Different types of oak change the signature of a grape, often for the better. Overdone they can unbalance a wine. Over-oaked California Chardonnay is, sadly, almost a redundant term. While oak flavors of vanilla, cloves, coconut, cinnamon, and spices can be desirable when subtle, bludgeoning a wine with oak makes them the most pronounced flavors, at which point, chewing on an oak tree begins to make sense. I can imagine someone complaining of oak-withdrawal when they switch to Old World styles.
If you take a red wine that exhibits black cherry flavors from extended hang-time, and age it in new American oak, you’re likely to get a strong vanilla flavor from the vanillin that resulted from toasting the staves before the barrel was assembled. Oak may also impart a toasty, nut-like flavor, such as coconut to the wine. What you can end up with is a wine reminiscent of Ben & Jerry’s Cherry Garcia ice cream.
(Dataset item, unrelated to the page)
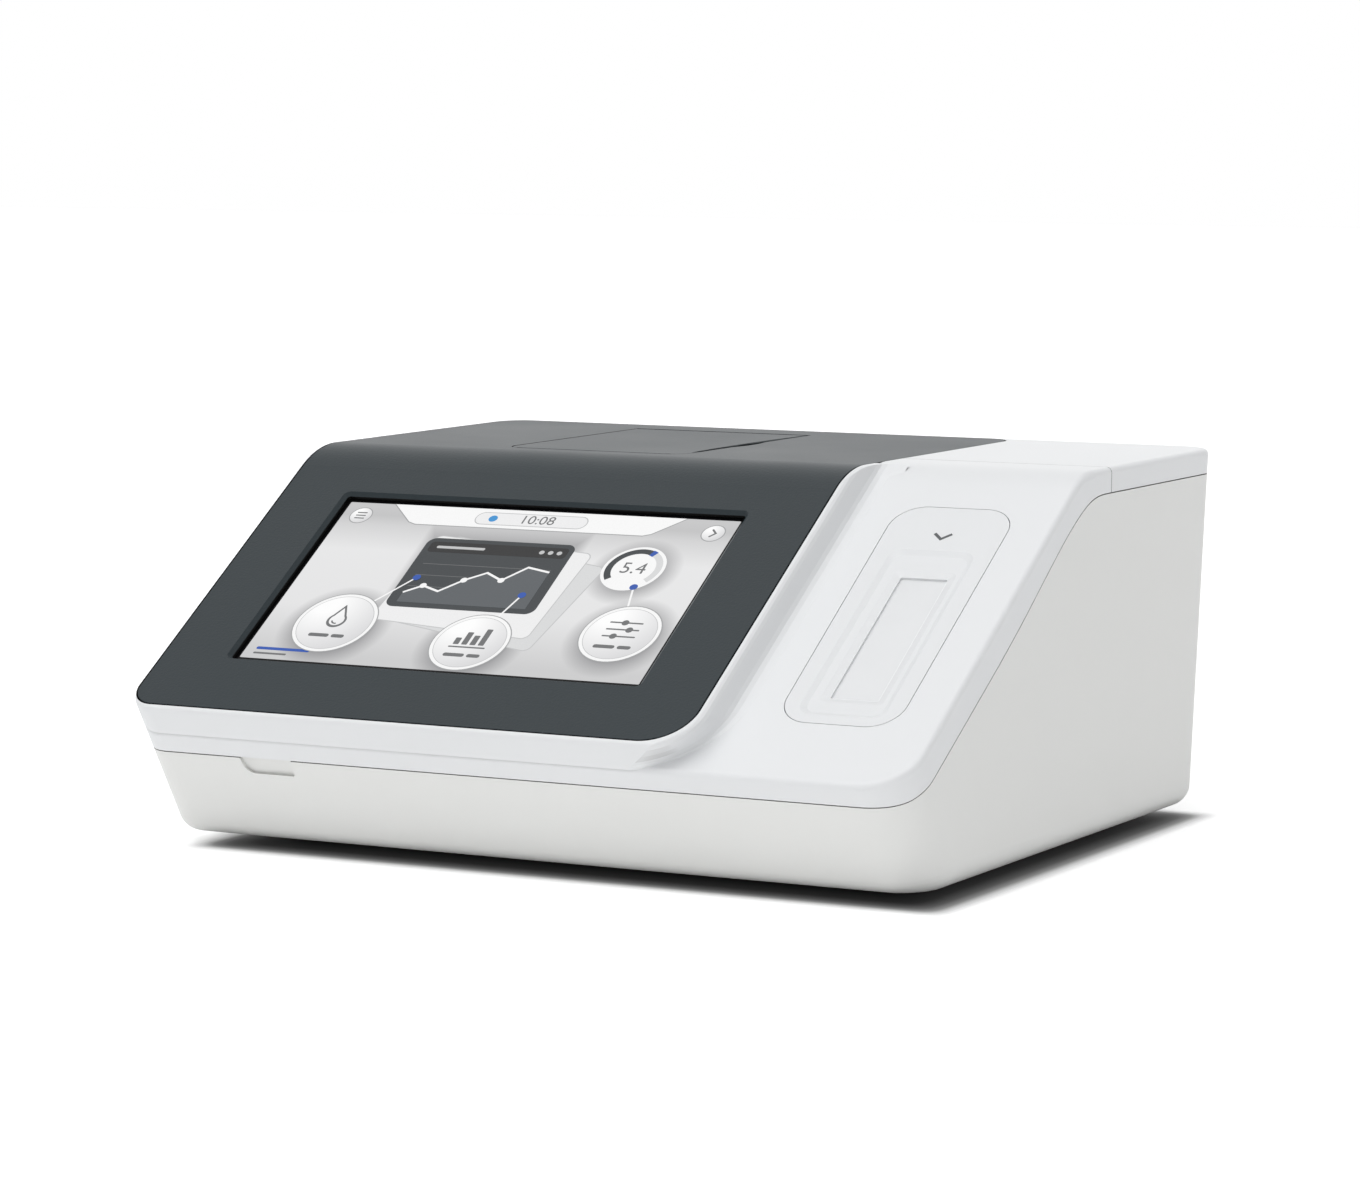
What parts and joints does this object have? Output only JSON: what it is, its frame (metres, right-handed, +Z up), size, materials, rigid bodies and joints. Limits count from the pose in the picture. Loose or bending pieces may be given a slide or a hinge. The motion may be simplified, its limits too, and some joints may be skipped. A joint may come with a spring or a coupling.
{
  "type": "glycated hemoglobin analyzer",
  "caption": "Bench-top HbA1c analyzer with a sloping touch display, a hinged lid over its cartridge compartment, a geared cartridge holder and a scan window in the lower wing.",
  "frame": {"origin": "centre of the footprint, on the surface that the feet rest on", "axes": "+X to the right seen from the front, +Y to the rear, +Z up"},
  "size_m": [0.289, 0.2575, 0.129],
  "materials": {
    "bezel_white": "satin",
    "black_plastic": "matt black",
    "board_green": "solder resist",
    "bronze": "satin",
    "case_white": "fine satin moulded",
    "cover_dark": "dark grey with a fine spark texture",
    "foot_rubber": "matt",
    "gear_plastic": "natural acetal",
    "heater_metal": "machined",
    "holder_plastic": "matt black",
    "lid_grey": "dark grey with a fine spark texture",
    "motor_black": "satin black",
    "optic": "clear",
    "panel_metal": "satin",
    "port_glass": "pale frosted",
    "ribbon": "flexible film",
    "screen_glass": "gloss, lit from behind",
    "shell_white": "fine satin moulded",
    "steel": "satin",
    "well_plastic": "matt dark grey",
    "zinc_sheet": "zinc plated"
  },
  "bodies": {
    "housing": {"lower_case": "case_white", "front_fascia": "shell_white", "rear_top_cover": "shell_white", "display_cover": "cover_dark", "lid_hinge_pins": "steel", "touch_glass": "screen_glass", "lcd_panel": "panel_metal", "display_bracket": "zinc_sheet", "display_screws": "steel", "display_ribbon": "ribbon", "ribbon_socket": "black_plastic", "scan_bezel": "bezel_white", "scan_window": "port_glass", "scanner_bracket": "zinc_sheet", "scanner_screws": "steel", "scanner_module": "black_plastic", "scanner_lens": "optic", "compartment_well": "well_plastic", "mechanism_frame": "zinc_sheet", "shaft_bushes": "bronze", "stepper_motor": "motor_black", "motor_screws": "steel", "heater_block": "heater_metal", "light_source": "black_plastic", "photo_detector": "black_plastic", "home_sensor": "black_plastic", "lid_switch": "black_plastic", "chassis_plate": "zinc_sheet", "chassis_screws": "steel", "board_standoffs": "bronze", "main_board": "board_green", "power_board": "board_green", "usb_ports": "steel", "lan_port": "steel", "dc_inlet": "black_plastic", "switch_housing": "black_plastic", "fan_frame": "black_plastic", "rubber_feet": "foot_rubber", "case_screws": "steel"},
    "lid": {"compartment_lid": "lid_grey"},
    "holder": {"cartridge_holder": "holder_plastic", "holder_shafts": "steel", "holder_gear": "gear_plastic"},
    "pinion": {"drive_pinion": "bronze", "motor_shaft": "steel"},
    "fan": {"fan_rotor": "black_plastic"},
    "rocker": {"power_rocker": "black_plastic"}
  },
  "joints": [
    {"name": "lid_hinge", "type": "hinge", "parent": "housing", "child": "lid", "pos_m": [-0.0425, 0.1074, 0.1274], "axis": [-1, 0, 0], "range_deg": [0, 95]},
    {"name": "holder_turn", "type": "hinge", "parent": "housing", "child": "holder", "pos_m": [-0.0425, 0.06, 0.072], "axis": [1, 0, 0], "continuous": true},
    {"name": "pinion_turn", "type": "hinge", "parent": "housing", "child": "pinion", "pos_m": [-0.0282, 0.08666, 0.04534], "axis": [1, 0, 0], "continuous": true},
    {"name": "fan_spin", "type": "hinge", "parent": "housing", "child": "fan", "pos_m": [0.092, 0.1145, 0.078], "axis": [0, 1, 0], "continuous": true},
    {"name": "rocker_tilt", "type": "hinge", "parent": "housing", "child": "rocker", "pos_m": [-0.088, 0.1207, 0.036], "axis": [-1, 0, 0], "range_deg": [0, 16]}
  ],
  "couplings": [
    {"joint": "pinion_turn", "follows": "holder_turn", "ratio": -4}
  ]
}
Is that a good thing, or a bad thing? Depends on how much you love Cherry Garcia. By now, most Americans have grown up with California wines, and as alcohol levels rise, and more fruit-forward wines with big oak flavors multiply, our palates can lead us down the primrose path to fruit-bomb wines. Until we try to pair them with foods.
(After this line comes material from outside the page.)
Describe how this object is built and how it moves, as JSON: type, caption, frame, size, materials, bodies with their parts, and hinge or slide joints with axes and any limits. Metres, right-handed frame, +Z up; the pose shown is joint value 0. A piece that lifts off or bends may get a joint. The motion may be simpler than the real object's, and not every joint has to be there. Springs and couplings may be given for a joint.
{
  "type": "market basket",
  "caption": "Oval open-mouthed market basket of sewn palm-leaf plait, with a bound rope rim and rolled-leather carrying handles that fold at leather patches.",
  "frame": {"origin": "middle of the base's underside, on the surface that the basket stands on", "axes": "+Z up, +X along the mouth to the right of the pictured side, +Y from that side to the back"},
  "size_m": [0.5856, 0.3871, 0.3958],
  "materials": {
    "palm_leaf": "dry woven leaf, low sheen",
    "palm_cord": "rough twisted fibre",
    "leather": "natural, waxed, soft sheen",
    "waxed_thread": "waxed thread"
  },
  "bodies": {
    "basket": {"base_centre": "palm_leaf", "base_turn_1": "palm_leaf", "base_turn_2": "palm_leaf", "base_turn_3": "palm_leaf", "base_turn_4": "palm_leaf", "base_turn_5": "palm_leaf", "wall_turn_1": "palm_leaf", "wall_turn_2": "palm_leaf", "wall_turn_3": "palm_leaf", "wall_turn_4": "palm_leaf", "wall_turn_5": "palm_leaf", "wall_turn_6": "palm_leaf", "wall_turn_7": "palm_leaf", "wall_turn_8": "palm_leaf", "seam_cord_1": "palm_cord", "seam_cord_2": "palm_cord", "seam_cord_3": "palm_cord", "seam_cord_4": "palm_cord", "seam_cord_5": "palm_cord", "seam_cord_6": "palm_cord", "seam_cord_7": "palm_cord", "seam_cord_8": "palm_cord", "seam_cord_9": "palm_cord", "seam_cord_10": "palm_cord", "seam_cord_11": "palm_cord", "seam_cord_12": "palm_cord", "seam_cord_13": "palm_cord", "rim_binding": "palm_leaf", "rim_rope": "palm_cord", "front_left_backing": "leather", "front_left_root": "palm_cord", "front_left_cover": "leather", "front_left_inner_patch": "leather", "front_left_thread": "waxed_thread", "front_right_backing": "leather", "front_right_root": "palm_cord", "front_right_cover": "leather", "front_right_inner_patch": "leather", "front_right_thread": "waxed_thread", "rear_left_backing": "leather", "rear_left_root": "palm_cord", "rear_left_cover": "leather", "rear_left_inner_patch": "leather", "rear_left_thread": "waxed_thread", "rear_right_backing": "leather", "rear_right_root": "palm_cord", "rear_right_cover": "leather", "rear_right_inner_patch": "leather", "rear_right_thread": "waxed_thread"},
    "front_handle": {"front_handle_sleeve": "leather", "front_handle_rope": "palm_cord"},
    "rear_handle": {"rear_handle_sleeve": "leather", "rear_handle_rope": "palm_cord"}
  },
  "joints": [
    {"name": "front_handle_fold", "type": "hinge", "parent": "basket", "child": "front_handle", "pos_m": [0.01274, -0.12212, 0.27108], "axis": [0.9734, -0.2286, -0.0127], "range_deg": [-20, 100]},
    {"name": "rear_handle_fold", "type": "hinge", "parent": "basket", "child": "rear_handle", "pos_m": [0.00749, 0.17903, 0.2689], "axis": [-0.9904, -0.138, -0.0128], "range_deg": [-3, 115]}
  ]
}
The disadvantages of this style of wine become clear when paired with food. As standalone wines, over-the-top reds stand out, which is one of the reasons they are chosen over more subtle, balanced wines of lower alcohol and oak shading. However, if you took your favorite dish to the tasting room, you might make different wine choices. I’m not advocating this, you understand, just pointing out a simple fact: tasting wines in isolation of what foods complement them, doesn’t reveal their suitability at the dinner table.
That said, I always have some big head-knocking wines in my cellar. Sitting on my patio on a balmy day with a Paso Robles Zinfandel and a well-aged cheddar works for me. Just don’t torture your rotisserie chicken with the same wine. There is room for all styles of wine. As long as one style doesn’t predominate; I have no problem with Parkerized wines.
Yes, Robert Parker has influenced the way wines are made, and that is good and bad depending on your own palate. He has also popularized wine in America, and made us aware of many wines deserving of recognition. Some winemakers have probably changed their style of making wine to earn higher scores. I’ve heard that some winemakers even have “Parker barrels” set aside that exhibit characteristics of past wines that have garnered 90 plus points.
The 100-point scale he created is actually a 50-point scale, going from 50 to 100. Would anyone even sample a 20-point wine? I don’t think so. Many contend that the scale suggests a level of precision that doesn’t square with reality, and I’d agree with that. The scale for movie reviews is often four to five stars, which seems appropriate for wine as well. Since a score of 88 can cause a wine to end up discounted and a 90 plus score can lead to raising the price of a wine, a more rational approach to wine scoring makes sense to me.
So who criticizes the critic? Everyone criticizes the critic when they disagree with a critic’s conclusion. That’s half the fun of reading a review, be it about wine or film. “Did you hear what so-and-so said about the 2005 Caymus Cab?” is often a good opening line in a discussion. So thank the critics for sticking their necks out and telling you what they think. They’ve heard it all before, too.